The 1907 Congress was to be originally held at Nagpur, but due to local differences the All India Congress Committee changed the venue to Surat in Gujarat. The differences between the Moderates (comprising of leaders like Gokhale, Surendra Nath Banerjee, Sir Pherozeshah Mehta and Dr. Ghose) and the Extremists (comprised of leaders like Bal Gangadhar Tilak, Khare and V.O.Chidambaram Pillai) mainly revolved around the emphasis that should be given to the Calcutta 1906 resolutions of Boycott, Swadeshi, National Education and Self-government. There were rumors that the Surat Congress would not deliberate on the Calcutta Congress resolutions on the above topics so as to delay or postpone the agitation programs. The policy of moderation, loyalty to the Crown, firmness and unity of the Moderates, especially the characteristics of moderation and loyalty to the Crown, were not any more acceptable to the Extremists. There was also a difference of opinion as to who should be elected the President of the Congress that year. The stage was thus set for a confrontation that ultimately led to the split.

We give below three documents that presented the same happenings in three different angles.

7. THE REPORT BY THE STATESMAN OF CALCUTTA ON THE PROCEEDINGS OF SURAT CONGRESS:

The twenty-third national Congress met on Thursday afternoon in the grand pandal at Surat at a place known as the French Garden. The pandal is a large square with seating capacity for over 7000, and the whole place was filled to its capacity. Long before the President-elect, the Hon. Dr. Ghose, arrived, the delegates and spectators had taken every available seat and some of the busy Extremist leaders took occasion to harangue their followers. Mr. Khare, an Extremist leader of Nasik, intimated to a group of Mahratta Extremists that the Congress should be asked to include resolutions on boycott of foreign made goods, Swaraj, and national education in the year's programme, and, if this was not considered favourably, Mr. Tilak was to oppose the motion formally voting Dr. Ghose to the presidential chair. This announcement was received with approval and applause by the Poona Extremists, and also elicited approbation from the feeble ranks of the Madras Extremists. There were appeals made to the excitable spectators by irresponsible and mischievous preachers in the pandal, with the result that for over an hour before the President's arrival, the scene was one of excitement among the extremists and intense anxiety among the Moderates.

Meanwhile the leading Congressmen from several parts as they arrived were received with ovations. Lala Lajpat Rai's arrival was the occasion for the greatest enthusiasm, demonstrated in a most unmistakable manner. He was conducted to the platform and took his seat between Dr. Rutherford and Mr. Surendra Nath Banerjee. Sardar Ajit Singh also received some demonstrations. The long platform at the western end of the hall was occupied by a distinguished gathering of the principal Congressmen and visitors. There were among those present at the Congress, leaders like Sir Pherozeshah Mehta, the Hon. Mr. Gokhale, Sir Balchandra Krishna; merchant princes like the Hon. Vithaldas Damodar Thakersey, Lalubhai Samal Dass, Ibrahim Adamji Peerbhai from Bombay; patriots like Surendra Nath Banerjee and Bhupendra Nath Basu from Calcutta; and Punjab leaders like Lala Harkisen Lal and Lajpat Rai from Lahore, and the Hon'ble Krishnasami Iyer and Govindaraghava Iyer, N. Subba Rao and others from Madras; also Extremist leaders, Messrs. Tilak and Khaparde.

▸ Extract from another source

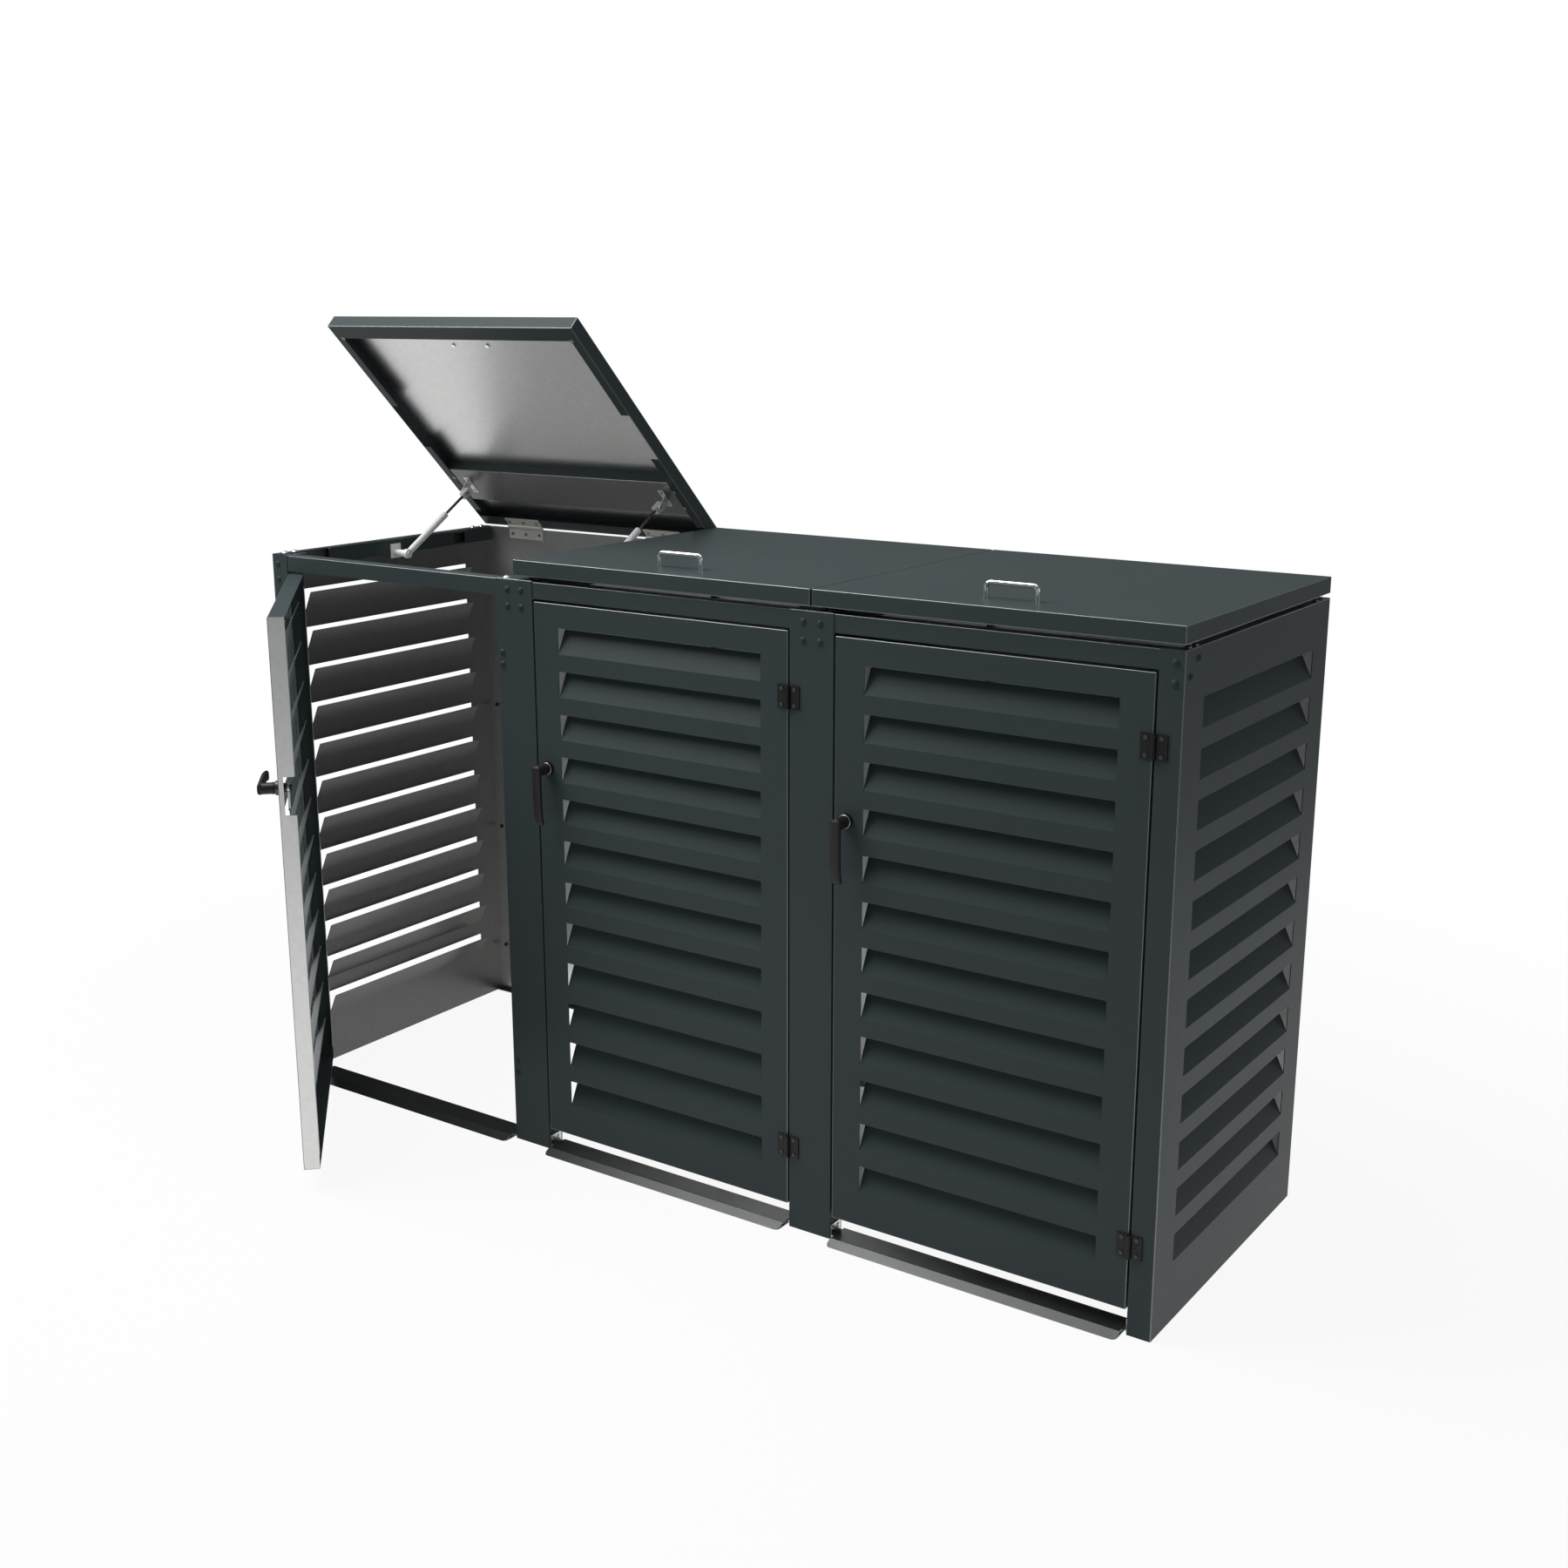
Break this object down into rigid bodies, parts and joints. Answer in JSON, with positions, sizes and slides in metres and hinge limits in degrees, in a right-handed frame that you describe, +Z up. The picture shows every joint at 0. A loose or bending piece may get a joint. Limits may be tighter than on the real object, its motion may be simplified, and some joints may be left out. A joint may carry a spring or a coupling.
{
  "type": "wheelie bin store",
  "caption": "Outdoor store of folded dark sheet metal with louvred doors and sides, side-by-side bays, lifting lids on stay struts and lever latches.",
  "frame": {"origin": "on the ground under the middle sill, in the middle of the front plane of the doors", "axes": "+X to the right along the front, +Y from the front to the back, +Z up"},
  "size_m": [2.0706, 1.1127, 1.6648],
  "materials": {
    "painted_sheet": "dark grey fine-textured powder coat",
    "zinc_fittings": "bright zinc plate",
    "hinge_steel": "satin stainless steel",
    "black_fixings": "black coated steel",
    "black_hinges": "black coated steel",
    "black_lever": "moulded satin black",
    "latch_rose": "dark satin metal",
    "cam_steel": "plain plated steel",
    "chrome_bow": "polished chrome",
    "strut_tube": "light satin grey",
    "strut_rod": "ground steel rod"
  },
  "bodies": {
    "frame": {"side_panel_left": "painted_sheet", "side_panel_right": "painted_sheet", "back_panel_left": "painted_sheet", "back_panel_middle": "painted_sheet", "back_panel_right": "painted_sheet", "front_post_left": "painted_sheet", "front_post_right": "painted_sheet", "front_rail_left": "painted_sheet", "front_rail_middle": "painted_sheet", "front_rail_right": "painted_sheet", "sill_left": "painted_sheet", "sill_middle": "painted_sheet", "sill_right": "painted_sheet", "side_rail_left": "painted_sheet", "side_rail_right": "painted_sheet", "mid_rails": "painted_sheet", "corner_brackets": "zinc_fittings", "sill_brackets": "zinc_fittings", "foot_plates": "zinc_fittings", "panel_bolts": "black_fixings", "top_bolts": "zinc_fittings", "lid_hinge_fixed_leaves": "hinge_steel", "door_hinge_frame_leaves": "black_hinges", "strut_rail_brackets": "zinc_fittings"},
    "lid_left": {"lid_left": "painted_sheet", "lid_brace_left": "painted_sheet", "lid_handle_left": "chrome_bow", "lid_hinge_leaves_left": "hinge_steel", "strut_lid_brackets_left": "zinc_fittings"},
    "strut_tubes_left": {"strut_tubes_left": "strut_tube"},
    "strut_rods_left": {"strut_rods_left": "strut_rod"},
    "door_left": {"door_left": "painted_sheet", "door_hinge_leaves_left": "black_hinges", "door_latch_left": "latch_rose"},
    "door_handle_left": {"door_handle_left": "black_lever", "door_cam_left": "cam_steel"},
    "lid_middle": {"lid_middle": "painted_sheet", "lid_brace_middle": "painted_sheet", "lid_handle_middle": "chrome_bow", "lid_hinge_leaves_middle": "hinge_steel", "strut_lid_brackets_middle": "zinc_fittings"},
    "strut_tubes_middle": {"strut_tubes_middle": "strut_tube"},
    "strut_rods_middle": {"strut_rods_middle": "strut_rod"},
    "door_middle": {"door_middle": "painted_sheet", "door_hinge_leaves_middle": "black_hinges", "door_latch_middle": "latch_rose"},
    "door_handle_middle": {"door_handle_middle": "black_lever", "door_cam_middle": "cam_steel"},
    "lid_right": {"lid_right": "painted_sheet", "lid_brace_right": "painted_sheet", "lid_handle_right": "chrome_bow", "lid_hinge_leaves_right": "hinge_steel", "strut_lid_brackets_right": "zinc_fittings"},
    "strut_tubes_right": {"strut_tubes_right": "strut_tube"},
    "strut_rods_right": {"strut_rods_right": "strut_rod"},
    "door_right": {"door_right": "painted_sheet", "door_hinge_leaves_right": "black_hinges", "door_latch_right": "latch_rose"},
    "door_handle_right": {"door_handle_right": "black_lever", "door_cam_right": "cam_steel"}
  },
  "joints": [
    {"name": "lid_left_hinge", "type": "hinge", "parent": "frame", "child": "lid_left", "pos_m": [-0.689, 0.648, 1.1802], "axis": [-1, 0, 0], "range_deg": [-45, 0]},
    {"name": "strut_left_swing", "type": "hinge", "parent": "frame", "child": "strut_tubes_left", "pos_m": [-0.689, 0.336, 1.145], "axis": [1, 0, 0], "range_deg": [-27.89, 0]},
    {"name": "strut_left_slide", "type": "slide", "parent": "strut_tubes_left", "child": "strut_rods_left", "axis": [0, 0.8517, 0.524], "range_m": [-0.05817, 0]},
    {"name": "door_left_hinge", "type": "hinge", "parent": "frame", "child": "door_left", "pos_m": [-0.986, -0.005, 0.5915], "axis": [0, 0, -1], "range_deg": [-45, 65]},
    {"name": "handle_left_turn", "type": "hinge", "parent": "door_left", "child": "door_handle_left", "pos_m": [-0.58154, -0.40239, 0.812], "axis": [0.7071, 0.7071, 0], "range_deg": [-90, 0]},
    {"name": "lid_middle_hinge", "type": "hinge", "parent": "frame", "child": "lid_middle", "pos_m": [0, 0.648, 1.1802], "axis": [-1, 0, 0], "range_deg": [0, 45]},
    {"name": "strut_middle_swing", "type": "hinge", "parent": "frame", "child": "strut_tubes_middle", "pos_m": [0, 0.336, 1.145], "axis": [1, 0, 0], "range_deg": [0, 27.89]},
    {"name": "strut_middle_slide", "type": "slide", "parent": "strut_tubes_middle", "child": "strut_rods_middle", "axis": [0, 0.9979, 0.065], "range_m": [0, 0.05817]},
    {"name": "door_middle_hinge", "type": "hinge", "parent": "frame", "child": "door_middle", "pos_m": [0.297, -0.005, 0.5915], "axis": [0, 0, 1], "range_deg": [0, 110]},
    {"name": "handle_middle_turn", "type": "hinge", "parent": "door_middle", "child": "door_handle_middle", "pos_m": [-0.27, 0, 0.812], "axis": [0, -1, 0], "range_deg": [0, 90]},
    {"name": "lid_right_hinge", "type": "hinge", "parent": "frame", "child": "lid_right", "pos_m": [0.689, 0.648, 1.1802], "axis": [-1, 0, 0], "range_deg": [0, 45]},
    {"name": "strut_right_swing", "type": "hinge", "parent": "frame", "child": "strut_tubes_right", "pos_m": [0.689, 0.336, 1.145], "axis": [1, 0, 0], "range_deg": [0, 27.89]},
    {"name": "strut_right_slide", "type": "slide", "parent": "strut_tubes_right", "child": "strut_rods_right", "axis": [0, 0.9979, 0.065], "range_m": [0, 0.05817]},
    {"name": "door_right_hinge", "type": "hinge", "parent": "frame", "child": "door_right", "pos_m": [0.986, -0.005, 0.5915], "axis": [0, 0, 1], "range_deg": [0, 110]},
    {"name": "handle_right_turn", "type": "hinge", "parent": "door_right", "child": "door_handle_right", "pos_m": [0.419, 0, 0.812], "axis": [0, -1, 0], "range_deg": [0, 90]}
  ],
  "couplings": [
    {"joint": "strut_left_swing", "follows": "lid_left_hinge", "ratio": 0.61944},
    {"joint": "strut_left_slide", "follows": "lid_left_hinge", "m_per_rad": 0.074032},
    {"joint": "strut_middle_swing", "follows": "lid_middle_hinge", "ratio": 0.61944},
    {"joint": "strut_middle_slide", "follows": "lid_middle_hinge", "m_per_rad": 0.074032},
    {"joint": "strut_right_swing", "follows": "lid_right_hinge", "ratio": 0.61944},
    {"joint": "strut_right_slide", "follows": "lid_right_hinge", "m_per_rad": 0.074032}
  ]
}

Dr. Ghose arrived, accompanied by Sir Pherozeshah Mehta and other members of the Congress executive, and was welcomed with loud and prolonged cheering, not unmingled with stray shouting of "Shame" from some of the Extremists.

As soon as Dr. Ghose took his seat the Chairman of the Reception Committee (Mr. Tribhuvandas Malvi), delivered his address of welcome to the delegates, in the course of which he referred to the great historic antecedents of Surat and its subsequent downfall as a commercial center, and in consequence, the rise of Bombay. He also dealt with the good work, which the Congress had done I the past in the cause of the country, and hoped that it would continue its policy of moderation, loyalty, firmness and unity.

This statement roused the ire of the Extremists, who hissed and cried "No, no" and otherwise attempted to interrupt him whenever they heard him preach moderation.

When he sat down Dewan Bahadur Ambalal Sarkar Desai proposed that Dr. Ghose do take the presidential chair, in a short speech in which he extolled his patriotic services, and he, too, was again interrupted by cries of "No, no" from the Extremists.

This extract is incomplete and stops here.